### [Written instruction]
Repeat the listing in full, word for word.

### [Dataset content]
>>>
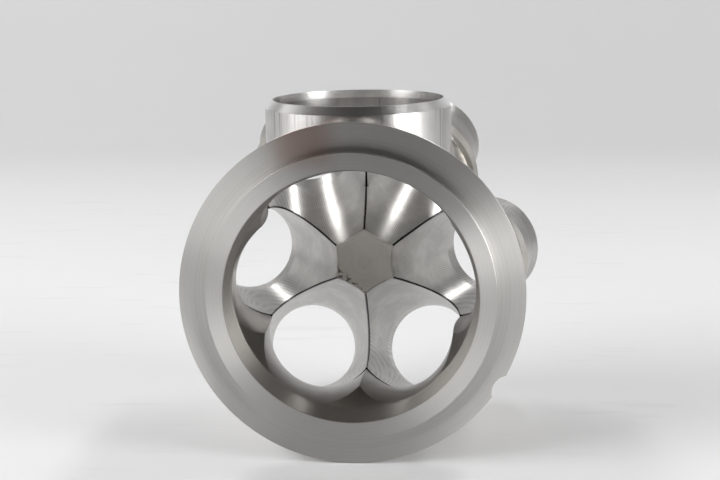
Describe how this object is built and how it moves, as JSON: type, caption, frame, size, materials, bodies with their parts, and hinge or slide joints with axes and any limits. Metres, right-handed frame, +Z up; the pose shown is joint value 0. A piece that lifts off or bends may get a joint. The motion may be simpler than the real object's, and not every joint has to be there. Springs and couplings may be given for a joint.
{
  "type": "exhaust collector",
  "caption": "Steel exhaust merge collector: splayed runner stubs blend through a lobed collar into a V-band outlet, with an upright wastegate branch.",
  "frame": {"origin": "centre of the outlet lip face", "axes": "+Y runs into the collector from the outlet, +Z runs up the wastegate branch, +X to the right when looking into the outlet"},
  "size_m": [0.1432, 0.112, 0.1346],
  "materials": {
    "turned_flange": "lathe-turned, bare",
    "collar": "smooth machined, bare",
    "milled_runner": "fine milled ripples, bare",
    "plug": "matte with circular rub marks",
    "pipe": "drawn pipe with a bright bevel",
    "weld": "weld filler, lightly rippled"
  },
  "bodies": {
    "root": {"outlet_flange": "turned_flange", "outlet_collar": "collar", "centre_plug": "plug", "wastegate_tube": "pipe", "runner_right": "milled_runner", "runner_upper_right": "milled_runner", "runner_upper_left": "milled_runner", "runner_left": "milled_runner", "runner_lower_left": "milled_runner", "runner_lower_right": "milled_runner", "flange_weld": "weld", "joint_weld": "weld", "plug_weld": "weld", "wastegate_weld": "weld", "seam_weld_upper_right": "weld", "seam_weld_top": "weld", "seam_weld_upper_left": "weld", "seam_weld_lower_left": "weld", "seam_weld_bottom": "weld", "seam_weld_lower_right": "weld"}
  },
  "joints": []
}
<<<
### [Reply to the exercise]
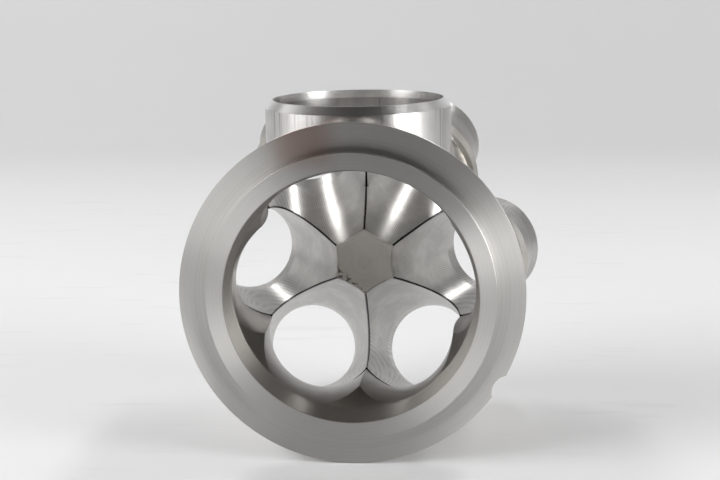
Describe how this object is built and how it moves, as JSON: type, caption, frame, size, materials, bodies with their parts, and hinge or slide joints with axes and any limits. Metres, right-handed frame, +Z up; the pose shown is joint value 0. A piece that lifts off or bends may get a joint. The motion may be simpler than the real object's, and not every joint has to be there. Springs and couplings may be given for a joint.
{
  "type": "exhaust collector",
  "caption": "Steel exhaust merge collector: splayed runner stubs blend through a lobed collar into a V-band outlet, with an upright wastegate branch.",
  "frame": {"origin": "centre of the outlet lip face", "axes": "+Y runs into the collector from the outlet, +Z runs up the wastegate branch, +X to the right when looking into the outlet"},
  "size_m": [0.1432, 0.112, 0.1346],
  "materials": {
    "turned_flange": "lathe-turned, bare",
    "collar": "smooth machined, bare",
    "milled_runner": "fine milled ripples, bare",
    "plug": "matte with circular rub marks",
    "pipe": "drawn pipe with a bright bevel",
    "weld": "weld filler, lightly rippled"
  },
  "bodies": {
    "root": {"outlet_flange": "turned_flange", "outlet_collar": "collar", "centre_plug": "plug", "wastegate_tube": "pipe", "runner_right": "milled_runner", "runner_upper_right": "milled_runner", "runner_upper_left": "milled_runner", "runner_left": "milled_runner", "runner_lower_left": "milled_runner", "runner_lower_right": "milled_runner", "flange_weld": "weld", "joint_weld": "weld", "plug_weld": "weld", "wastegate_weld": "weld", "seam_weld_upper_right": "weld", "seam_weld_top": "weld", "seam_weld_upper_left": "weld", "seam_weld_lower_left": "weld", "seam_weld_bottom": "weld", "seam_weld_lower_right": "weld"}
  },
  "joints": []
}